## Problem statement
Emit the exact text of every line from the line with "add('worm_shield', makeWormShield(), 'chrome');" to the line with "shown = obj.evaluated_get(depsgraph)", both ends included. No other output is expected.

-- BEGIN --

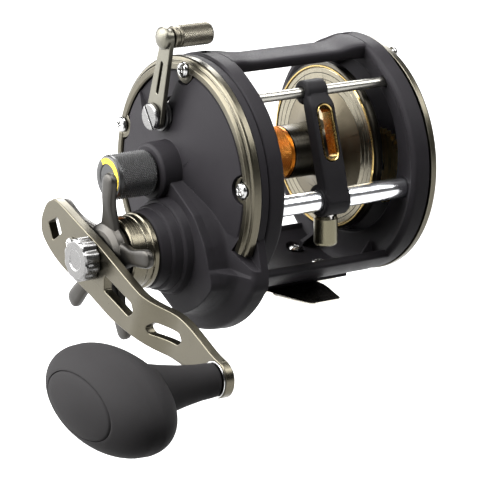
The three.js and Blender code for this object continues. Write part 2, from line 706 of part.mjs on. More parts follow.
function makeGrip() {
  const neck = turned([[-34.2, 0], ...NECK, [-62, 0]], KNOB, 14);
  const head = new THREE.SphereGeometry(1, 18, 10).scale(...KNOB_HEAD.half);
  head.rotateX(radians(KNOB_HEAD.lean)).translate(KNOB_HEAD.x, KNOB[0], KNOB[1]);
  return cut(join(neck, solid(head)), disc(-61.5, -30, 2.6, KNOB, 10));
}

function makeKnobSpindle() {
  const shank = [[-61, 0], [-61, 2.2], [-29.8, 2.2]];
  return turned([...shank, [-29.8, 4.2], [-28.9, 3.8], [-28.3, 2.4], [-28.3, 0]], KNOB, 12);
}

// ---------- small turned pieces ----------
function makeTensionKnob() {
  const cap = turned([[-11.4, 0], [-11.4, 7], [-12, 7.4], [-25, 7.4], [-26, 6.6], [-26, 0]], SPOOL, 20);
  return cut(cap, disc(-22, -5, 5.4, SPOOL, 12));
}

function makeLeverGrip() {
  const profile = [[-8, 0], [-8, 1.4], [-4.2, 1.4], [-4.2, 3.2], [-3.6, 3.6], [9.2, 3.6], [10, 2.8], [10, 0]];
  return turned(profile, LEVER_TOP, 12);
}

function makeLeverCap() {
  const profile = [[-9, 0], [-9, 2], [-8.2, 3.4], [-6.6, 3.6], [-6.6, 1.7], [-8.3, 1.7], [-8.3, 0]];
  return turned(profile, LEVER_TOP, 12);
}

function makeLeverScrew() {
  const profile = [[-8, 0], [-8, 4], [-7.6, 4.4], [-6.6, 4.4], [-6.6, 2], [3.4, 2], [3.4, 0]];
  return cut(turned(profile, LEVER, 12), box([-9, LEVER[0] - 0.5, 10], [-7.4, LEVER[0] + 0.5, 30]));
}

function makeClickButton() {
  const ends = [-1, 1].map((shift) => circle(2.4, [CLICK[0], CLICK[1] + shift], 12));
  const head = hullSlab(77.9, 79.6, ends.flat());
  return join(head, box([71.2, CLICK[0] - 1.2, CLICK[1] - 1.5], [78, CLICK[0] + 1.2, CLICK[1] + 1.5]));
}

function makeClickTongue() {
  return hullSlab(66.4, 70.9, [
    [CLICK[0] - 1.2, CLICK[1] + 1.5], [CLICK[0] + 1.2, CLICK[1] + 1.5], [CLICK[0] + 1.2, CLICK[1] - 1],
    [CLICK[0], CLICK[1] - 2.4], [CLICK[0] - 1.2, CLICK[1] - 1],
  ]);
}

// ---------- assembly ----------
add('frame', makeFrame(), 'graphite');
add('handle_side_plate', makeHandleSidePlate(), 'graphite');
add('handle_side_ring', makeHandleSideRing(), 'bronze');
RING_LUGS.forEach(({ angle, r }, i) => {
  add(`ring_screw_${i + 1}`, screwX(-1.3, 13, polar(r, angle)), 'steel');
});
add('left_side_plate', makeLeftSidePlate(), 'graphite');
add('left_ring', makeLeftRing(), 'bronze');
LEFT_SCREW_ANGLES.forEach((angle, i) => add(`left_ring_screw_${i + 1}`, leftScrew(angle), 'steel'));
add('reel_foot', makeFoot(), 'gunmetal');
FOOT_SCREWS.forEach((place, i) => add(`foot_screw_${i + 1}`, footScrew(place), 'steel'));

add('bridge_plate', makeBridge(), 'steel');
add('gear_post', makeGearPost(), 'steel');
add('drive_sleeve', makeSleeve(), 'steel');
add('anti_reverse_ratchet', makeRatchet(), 'steel');
add('anti_reverse_dog', makeDog(), 'steel');
add('main_gear', gear(-0.4, 2.6, MAIN_TEETH, mainPitchR, CRANK, towardsSpool, SLEEVE_BORE), 'brass');
add('drag_washer_fibre', tube(-1.7, -0.7, 13, SLEEVE_BORE, CRANK, 18), 'fibre');
add('drag_washer_steel', tube(-3, -2, 13, SLEEVE_BORE, CRANK, 18), 'steel');
add('sleeve_bearing', tube(-7.2, -3.4, 8, SLEEVE_BORE, CRANK, 12), 'steel');
add('drag_collar', makeCollar(), 'bronze');
add('star_drag', makeStar(), 'gunmetal');
add('handle_arm', makeHandleArm(), 'bronze');
add('handle_nut', makeHandleNut(), 'steel');
add('handle_lock_screw', screwX(BLADE_BACK - BLADE_THICK - 1.8, 4, LOCK_SCREW, 1.9, 1), 'steel');
add('knob_spindle', makeKnobSpindle(), 'steel');
add('handle_knob', makeGrip(), 'rubber');

add('spool', makeSpool(), 'bronze');
add('line_grip_sleeve', tube(ARBOR[0] + GAP, GRIP_END, ARBOR_R, 7.9, SPOOL, 20), 'orange');
add('spool_shaft', makeSpoolShaft(), 'steel');
add('clutch_pin', post(2.4, SPOOL[0], SPOOL[1] - 3.4, SPOOL[1] + 3.4, 0.5, 10), 'steel');
add('click_gear', makeClickGear(), 'steel');
const spoolTooth = towardsWorm + 180 / SPOOL_TEETH;
add('spool_drive_gear', gear(...TRAIN, SPOOL_TEETH, spoolPitchR, SPOOL, spoolTooth, SHAFT_BORE), 'brass');
add('spool_bearing_handle_side', tube(4.6, 6.9, 5.2, SHAFT_BORE, SPOOL, 12), 'steel');
add('spool_bearing_left_side', tube(71.5, 74.1, 5.2, SHAFT_BORE, SPOOL, 12), 'steel');
add('tension_knob', makeTensionKnob(), 'rubber');

add('pinion', makePinion(), 'brass');
add('clutch_yoke', makeYoke(), 'steel');
add('clutch_lever', makeClutchLever(), 'bronze');
add('lever_grip', makeLeverGrip(), 'bronze');
add('lever_cap', makeLeverCap(), 'steel');
add('lever_screw', makeLeverScrew(), 'steel');
add('lever_washer', tube(-4.2, -2.2, 5, 2.4, LEVER, 12), 'graphite');
add('clutch_cam', makeClutchCam(), 'steel');

add('worm_shield', makeWormShield(), 'chrome');
add('guide_rod', disc(8.5, 66.8, ROD_R, ROD, 10), 'steel');
add('worm_shaft', disc(8.2, 70.3, WORM_R, WORM, 10), 'steel');
add('idler_gear', gear(...TRAIN, IDLER_TEETH, idlerPitchR, idlerCentre, towardsWorm, SHAFT_BORE), 'brass');
const wormTooth = towardsWorm + 180 + 180 / WORM_TEETH;
add('worm_gear', gear(...TRAIN, WORM_TEETH, wormPitchR, WORM, wormTooth, 2.2), 'brass');
add('line_guide', makeLineGuide(), 'graphite');
add('line_guide_insert', makeLineGuideInsert(), 'brass');
add('pawl', makePawl(), 'steel');
add('pawl_cap', makePawlCap(), 'bronze');
add('click_button', makeClickButton(), 'graphite');
add('click_tongue', makeClickTongue(), 'steel');

export default group;
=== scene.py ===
"""The looks of the trolling reel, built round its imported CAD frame.

Pieces are drawn in the reel's own axes, in millimetres, and then carried into the frame: +X runs
along the spool from the handle side to the left side, -Y is the front, and the side rings are
centred on y = 0, z = 0.
"""
import math

import bmesh
import bpy
from mathutils import Matrix, Vector


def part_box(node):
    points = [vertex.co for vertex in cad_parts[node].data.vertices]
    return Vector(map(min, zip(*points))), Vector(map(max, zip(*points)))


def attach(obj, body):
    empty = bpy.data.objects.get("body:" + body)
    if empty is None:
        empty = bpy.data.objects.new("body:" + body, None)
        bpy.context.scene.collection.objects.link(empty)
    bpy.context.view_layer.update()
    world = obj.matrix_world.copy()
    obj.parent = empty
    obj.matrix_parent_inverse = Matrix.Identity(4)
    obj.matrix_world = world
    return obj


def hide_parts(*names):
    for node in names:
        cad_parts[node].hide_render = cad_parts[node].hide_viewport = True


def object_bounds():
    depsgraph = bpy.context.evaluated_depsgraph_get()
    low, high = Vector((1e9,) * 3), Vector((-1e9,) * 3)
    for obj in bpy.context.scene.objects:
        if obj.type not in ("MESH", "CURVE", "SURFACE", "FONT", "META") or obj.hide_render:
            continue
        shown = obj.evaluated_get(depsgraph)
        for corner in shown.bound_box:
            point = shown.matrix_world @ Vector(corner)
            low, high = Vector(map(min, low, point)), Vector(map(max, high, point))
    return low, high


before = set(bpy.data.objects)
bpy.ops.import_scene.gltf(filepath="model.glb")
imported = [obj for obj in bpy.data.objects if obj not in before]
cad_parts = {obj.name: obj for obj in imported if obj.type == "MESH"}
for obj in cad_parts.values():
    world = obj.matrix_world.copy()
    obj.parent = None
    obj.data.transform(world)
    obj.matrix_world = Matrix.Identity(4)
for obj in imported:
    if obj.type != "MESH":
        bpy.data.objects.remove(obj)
cad_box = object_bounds()

# ---------- places, from the frame ----------
MM = 0.001
RIM_LOW, RIM_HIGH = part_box("left_ring")
ORIGIN = Vector((
    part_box("handle_side_ring")[0].x,
    (RIM_LOW.y + RIM_HIGH.y) / 2,
    (RIM_LOW.z + RIM_HIGH.z) / 2,
))
TO_WORLD = Matrix.Translation(ORIGIN) @ Matrix.Scale(MM, 4)


def extent(node):
    """A CAD node's lowest and highest corners, in the reel's millimetres."""
    low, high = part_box(node)
    return (low - ORIGIN) / MM, (high - ORIGIN) / MM


def axis_of(node):
    low, high = extent(node)
    return (low.y + high.y) / 2, (low.z + high.z) / 2


SPOOL = axis_of("spool_shaft")
CRANK = axis_of("drive_sleeve")
WORM = axis_of("worm_shaft")
ROD = axis_of("guide_rod")
LEVER = axis_of("lever_screw")
LEVER_TOP = axis_of("lever_cap")
KNOB = axis_of("knob_spindle")
CLICK = axis_of("click_button")
GUIDE_X = (extent("line_guide")[0].x + extent("line_guide")[1].x) / 2
NEAR_RING = (7.3, 13.7)
FAR_RING = (64.3, 70.6)
PLATE_R = 38.7
RING_R = 39.0
RING_IN = 34.5
OPENING_R = 29.0
GAP = 0.3
LUGS = [axis_of(f"ring_screw_{i}") for i in (1, 2, 3)]
LEFT_SCREWS = [axis_of(f"left_ring_screw_{i}") for i in (1, 2, 3)]
ROD_HOLE_R = 1.95
TUBE_HOLE_R = 3.45
SLEEVE_HOLE_R = 4.7
RING_SHANK_R = 1.5
LEFT_SHANK_R = 1.3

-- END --

## Solution to this task
add('worm_shield', makeWormShield(), 'chrome');
add('guide_rod', disc(8.5, 66.8, ROD_R, ROD, 10), 'steel');
add('worm_shaft', disc(8.2, 70.3, WORM_R, WORM, 10), 'steel');
add('idler_gear', gear(...TRAIN, IDLER_TEETH, idlerPitchR, idlerCentre, towardsWorm, SHAFT_BORE), 'brass');
const wormTooth = towardsWorm + 180 + 180 / WORM_TEETH;
add('worm_gear', gear(...TRAIN, WORM_TEETH, wormPitchR, WORM, wormTooth, 2.2), 'brass');
add('line_guide', makeLineGuide(), 'graphite');
add('line_guide_insert', makeLineGuideInsert(), 'brass');
add('pawl', makePawl(), 'steel');
add('pawl_cap', makePawlCap(), 'bronze');
add('click_button', makeClickButton(), 'graphite');
add('click_tongue', makeClickTongue(), 'steel');

export default group;
=== scene.py ===
"""The looks of the trolling reel, built round its imported CAD frame.

Pieces are drawn in the reel's own axes, in millimetres, and then carried into the frame: +X runs
along the spool from the handle side to the left side, -Y is the front, and the side rings are
centred on y = 0, z = 0.
"""
import math

import bmesh
import bpy
from mathutils import Matrix, Vector


def part_box(node):
    points = [vertex.co for vertex in cad_parts[node].data.vertices]
    return Vector(map(min, zip(*points))), Vector(map(max, zip(*points)))


def attach(obj, body):
    empty = bpy.data.objects.get("body:" + body)
    if empty is None:
        empty = bpy.data.objects.new("body:" + body, None)
        bpy.context.scene.collection.objects.link(empty)
    bpy.context.view_layer.update()
    world = obj.matrix_world.copy()
    obj.parent = empty
    obj.matrix_parent_inverse = Matrix.Identity(4)
    obj.matrix_world = world
    return obj


def hide_parts(*names):
    for node in names:
        cad_parts[node].hide_render = cad_parts[node].hide_viewport = True


def object_bounds():
    depsgraph = bpy.context.evaluated_depsgraph_get()
    low, high = Vector((1e9,) * 3), Vector((-1e9,) * 3)
    for obj in bpy.context.scene.objects:
        if obj.type not in ("MESH", "CURVE", "SURFACE", "FONT", "META") or obj.hide_render:
            continue
        shown = obj.evaluated_get(depsgraph)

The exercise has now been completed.